Si les hommes jouent évidemment de la gâchette dans ce polar désespéré, les femmes utilisent quant à elles leur corps comme une arme véritable. Des femmes fortes, une fois encore, marque de fabrique de l'auteur, qui, loin d'être soumises, se servent aussi du verbe pour se défendre. Avec elles, les mots fusent comme des balles, les tirades partent en rafales, et malheur à celui qui les sous-estiment.
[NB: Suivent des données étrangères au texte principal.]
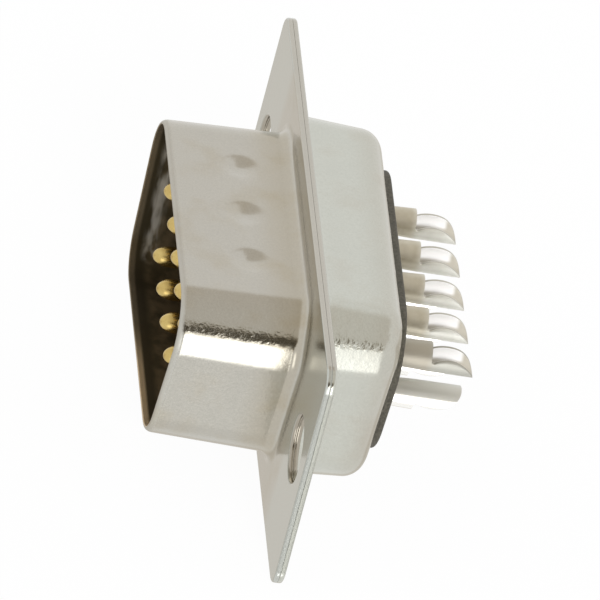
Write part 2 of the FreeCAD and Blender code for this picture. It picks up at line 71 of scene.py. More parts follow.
# Sizes that are read from the model.
FLANGE_END, FLANGE_TOP = box("front_shell")[1].xz
RIM = box("front_shell")[0].y
TRAY_END = box("rear_shell")[1].y
TAIL_END = box("rear_insulator")[1].y
PIN_TIP = box("contact_1")[0].y
COLLET_RADIUS = (box("contact_1")[1].x - box("contact_1")[0].x) / 2
PITCH = box("contact_2")[0].x - box("contact_1")[0].x

# The drawn sheets.
SHEET = 0.25
SIDE_ANGLE = 10.0
FLANGE_CORNER = 1.0
FLANGE_ROLL = 0.12
SEAM_ROUND = 0.03
HOLE_PLACE, HOLE_RADIUS, HOLE_ROLL = 12.495, 1.6, 0.18
COLLAR_WIDTH, COLLAR_HEIGHT, COLLAR_CORNER = 17.55, 8.75, 2.25
COLLAR_DRAFT, COLLAR_ROOT = 1.6, 0.6
RIM_ROLL, RIM_ROLL_LENGTH, RIM_BURR = 0.2, 0.36, 0.03
TRAY_WIDTH, TRAY_HEIGHT, TRAY_CORNER = 19.05, 10.72, 2.5
TRAY_DRAFT, TRAY_ROOT, TRAY_EDGE = 3.8, 0.4, 1.1
OPENING_WIDTH, OPENING_HEIGHT, OPENING_CORNER = 15.9, 8.3, 2.75
DIMPLE_PITCH, DIMPLE_PLACE, DIMPLE_DEPTH, DIMPLE_REACH = 3.9, -2.65, 0.15, 1.1
WIDE_DIMPLES, NARROW_DIMPLES = 3, 2

# The insulator's two mouldings.
FACE, SPLIT, COLLET_START, COLLET_END = 0.05, 2.2, 1.3, 2.9
BOSS_PLAY, SHOULDER_PLAY, TAIL_PLAY, BORE_PLAY = 0.12, 0.06, 0.05, 0.04
TAIL_EDGE, MOULD_ROUND, SHOULDER_TURN = 0.12, 0.04, 65.0
RECESS_RADIUS, RECESS_DEPTH = 1.1, 0.25

# The contacts: pins in two rows, each with a cup that is set outwards from the pin's line.
WIDE_ROW, NARROW_ROW, ROW_PITCH = 5, 4, 2.84
TWIST, TWIST_SEED = 2.5, 4
PIN_RADIUS, PIN_NOSE, NECK_RADIUS = 0.51, 0.8, 0.7
ROOT_RADIUS, CUP_RADIUS, CUP_BORE, CUP_OFFSET = 0.67, 0.73, 0.54, 0.2
CUP_FLOOR, CUP_NOTCH, NOTCH_ROUND, CUP_REACH = 5.5, 6.65, 0.14, 8.95
CUP_POINT, CREST_HEIGHT, LIP_RADIUS, LIP_ROUND = 0.1, 0.26, 1.4, 0.035

# A lip's round takes at most this share of the wall, and its middle is cut in by this share of its radius.
LIP_SHARE, LIP_CUT = 0.4, 0.3

# Width of the flat border beside a round edge, which keeps the shading of the flat clean.
BORDER = 0.05

# How finely shapes are drawn: spacing on straight sides, degrees in a corner, and steps round a circle.
STEP, FINE_STEP, CORNER_STEP = 0.5, 0.14, 4
HOLE_SIDES, BORE_SIDES, CUP_STEPS, BARREL_STEPS = 64, 48, 40, 28

# Points closer than MERGE become one, and faces that meet at more than CREASE keep a crease. An outline's
# direction belongs to a flat side if its Z is FLAT_SIDE or more.
MERGE, CREASE, FLAT_SIDE = 0.001, 40.0, 0.999

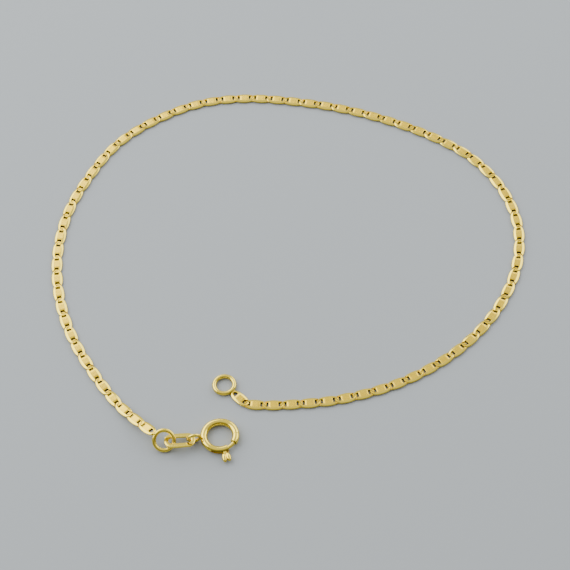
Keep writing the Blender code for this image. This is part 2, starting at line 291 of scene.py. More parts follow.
@dataclass(frozen=True)
class GoldFinish:
    """A way in which 14-karat yellow gold is finished.

    The grain and the scratches are surface relief. Their spacing is in millimetres. Real grit and
    hairlines are about ten times finer, and are drawn this coarse so that they show.
    """

    name: str
    colour: str
    shade: str
    roughness: float
    roughness_spread: float
    grain: float
    grain_depth: float
    scratch: float
    scratch_depth: float
    drift: float = 1.7
    grain_band: Pair = (0.3, 0.7)
    scratch_turn: tuple[float, float, float] = (0.2, 0.1, 0.7)
    scratch_stretch: tuple[float, float, float] = (1.0, 0.12, 1.0)

    def material(self) -> bpy.types.Material:
        """Builds the material: a colour that drifts slowly, under a relief of grain and scratches."""
        material = bpy.data.materials.new(self.name)
        material.use_nodes = True
        tree = material.node_tree
        place = add_node(tree, "ShaderNodeTexCoord").outputs["Object"]

        # Slow drift in the alloy's colour
        drift = add_noise(tree, place, self.drift, {"Detail": 2.0})
        colour = add_node(
            tree,
            "ShaderNodeMix",
            {"data_type": "RGBA"},
            {"Factor": drift, "A": srgb(self.colour), "B": srgb(self.shade)},
        )

        # Grain of the rolled or cast surface, which is rougher in some spots than in others
        grain = add_noise(tree, place, self.grain, {"Detail": 3.0, "Roughness": 0.6})
        rough = add_node(
            tree,
            "ShaderNodeMapRange",
            inputs={
                "Value": grain,
                "From Min": self.grain_band[0],
                "From Max": self.grain_band[1],
                "To Min": self.roughness - self.roughness_spread,
                "To Max": self.roughness + self.roughness_spread,
            },
        )

        # Hairline scratches of wear, drawn longer than they are wide
        stretch = add_node(
            tree,
            "ShaderNodeMapping",
            inputs={"Vector": place, "Rotation": self.scratch_turn, "Scale": self.scratch_stretch},
        )
        along = stretch.outputs["Vector"]
        scratches = add_noise(tree, along, self.scratch, {"Detail": 2.0, "Distortion": 0.4})
        relief = add_relief(tree, scratches, self.scratch_depth, {})
        relief = add_relief(tree, grain, self.grain_depth, {"Normal": relief})

        shader = tree.nodes["Principled BSDF"]
        shader.inputs["Metallic"].default_value = 1.0
        for name, socket in (
            ("Base Color", colour.outputs["Result"]),
            ("Roughness", rough.outputs["Result"]),
            ("Normal", relief),
        ):
            tree.links.new(socket, shader.inputs[name])
        return material


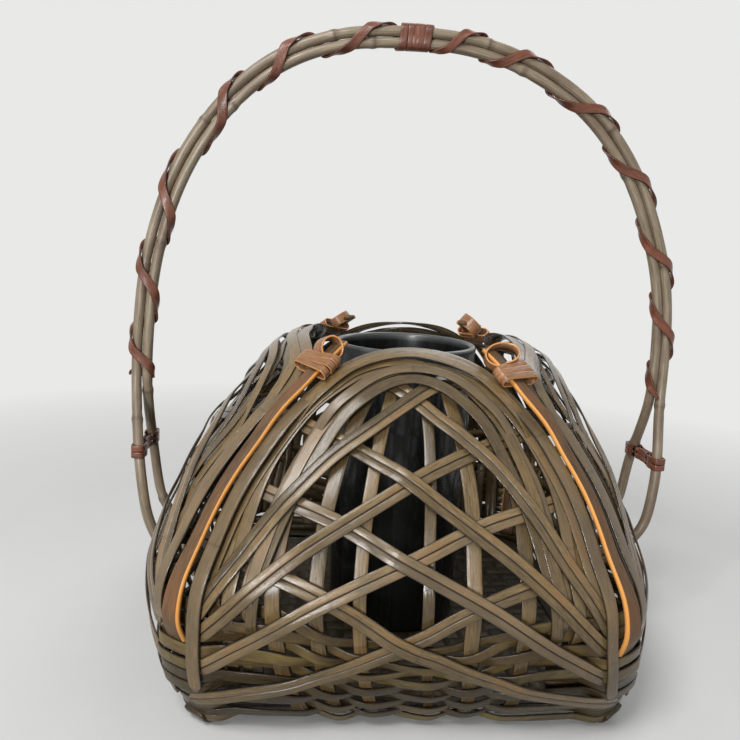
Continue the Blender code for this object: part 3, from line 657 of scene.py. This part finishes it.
def arch_side(place):
    """Half of an arch strip from foot to crest: 0 is the outer one, 1 the middle and 2 the inner."""
    kinds = list(ARCH_SHARES)
    first = min(int(place), len(kinds) - 2)
    share = place - first
    near, far = (columns_through(ARCH_SHARES[kind], 1, ARCH_SAMPLES) for kind in kinds[first:first + 2])
    angle, up = near * (1 - share) + far * share
    return angle, BODY_HEIGHT * up


def arch_path(panel, left, right):
    """Places of an arch strip, which drifts from one place among the others to another as it goes over."""
    drift = ease(np.linspace(0, 1, 2 * ARCH_SAMPLES - 1))
    sides = []
    for place in (left, right):
        angle, up = arch_side(place)
        sides.append((np.concatenate((-angle, angle[-2::-1])), np.concatenate((up, up[-2::-1]))))
    angle, up = (a * (1 - drift) + b * drift for a, b in zip(*sides))
    return PANELS[panel] + angle, up


def arches():
    for panel in PANELS:
        for kind, strips in ARCH_STRIPS.items():
            piece = Piece(f"split_arch_{panel}_{kind}")
            for left, right, low, high, thickness, width, tuck in strips:
                main = left == right
                degrees, up = arch_path(panel, left, right)
                share = up / BODY_HEIGHT
                level = steps_through(((ARCH_RISE_SHARES[0], low), (ARCH_RISE_SHARES[1], high)), share)
                if left + right == 0 and panel in LONG_LEG_PANELS:
                    keep = share > LONG_LEG_SHARE
                else:
                    reach = tuck - OUTER_LEG_TUCKS * LEG_TUCK_SHARE
                    keep = share > (reach if main and kind == "outer" else LEG_END_SHARE)
                    under = ease((tuck - share) / LEG_TUCK_SHARE)
                    tucked = LEG_TUCKED_LEVELS[kind if main else "inner"]
                    level = level * (1 - under) + tucked * under
                points, normals, up = laid(*on_weave(degrees[keep], up[keep], level[keep]), up[keep])
                narrow = ARCH_LEG_NARROWING * (1 - ease(up / BODY_HEIGHT / ARCH_RISE_SHARES[0]))
                wander = wobble(len(points), ARCH_WIDTH_WANDER, 30, random.randrange(SEEDS))
                piece.strip(points, normals, width * MM * (1 - narrow + wander), thickness * MM, taper=END_TAPER,
                            roll=strip_roll(len(points)))
            piece.make(STRIP, [f"arch_{panel}_{kind}"])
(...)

Dans "Le concerto de la peur", les femmes fatales ont pour nom Régine Rumen, Sylvie Bréal, mais surtout Yvonne Monlaur.

 

 

D'abord victime (mais forte dans sa tête, voir le début du film où elle domine le personnage de Chevrel), la jeune et belle laborantine va s'adapter à son nouvel environnement, pourtant hostile, un repaire de dealers. Yvonne Monlaur jouait déjà dans "Le lavandières du Portugal", premier film produit par José Benazeraf, en 1958. Mais c'est en 1960 qu'elle connaîtra la consécration, jouant tour à tour dans trois œuvres majeures du cinéma britannique : "Le cirque des horreurs", "L'empreinte du Dragon Rouge", et "Les maîtresses de Dracula". Hélas, par la suite on ne lui confiera que des seconds rôles, et la française arrêtera sa carrière en 1967.
"Le concerto de la peur" possède une structure narrative peu courante pour l'époque, faite d'un long teaser (treize minutes environ, entamées par un propos du réalisateur et une citation de Montherlant) se résumant à des joutes verbales dans l'esprit Nouvelle Vague de l'époque. Puis survient le générique, et la musique du trompettiste Chet Baker. Le film amorce alors un virage, et le spectateur plonge dans le monde des malfrats, et aussi dans celui des cabarets l'espace d'une séquence où Benazeraf entre d'ailleurs en scène dans un petit rôle. Au fil des années, le cinéaste montrera qu'il est très attaché à l'ambiance des boîtes de striptease, des cabarets de Pigalle, et de sa faune particulière.

 

 

Sorti dans les salles françaises en 1963 sous le titre "La drogue du vice", "Le concerto de la peur" connut un bon succès aux Etats-Unis, rebaptisé "Night of Lust" pour sa commercialisation. Même si le style Benazeraf, et l'esprit Nouvelle Vague peut agacer par moments, le film n'en est pas moins intéressant. Comme c'était déjà notable dans "L'éternité pour nous", le metteur en scène démontre une habileté dans sa manière de filmer, alliant un esthétisme des angles et une science du cadrage. Le Benazeraf première époque est bien aux antipodes des pornos qu'il réalisera à partir de la seconde moitié des années 70. Et des films comme "Le concerto de la peur", qui ressortent aujourd'hui en DVD, permettent de voir une facette plus attrayante de ce cinéaste iconoclaste et provocateur.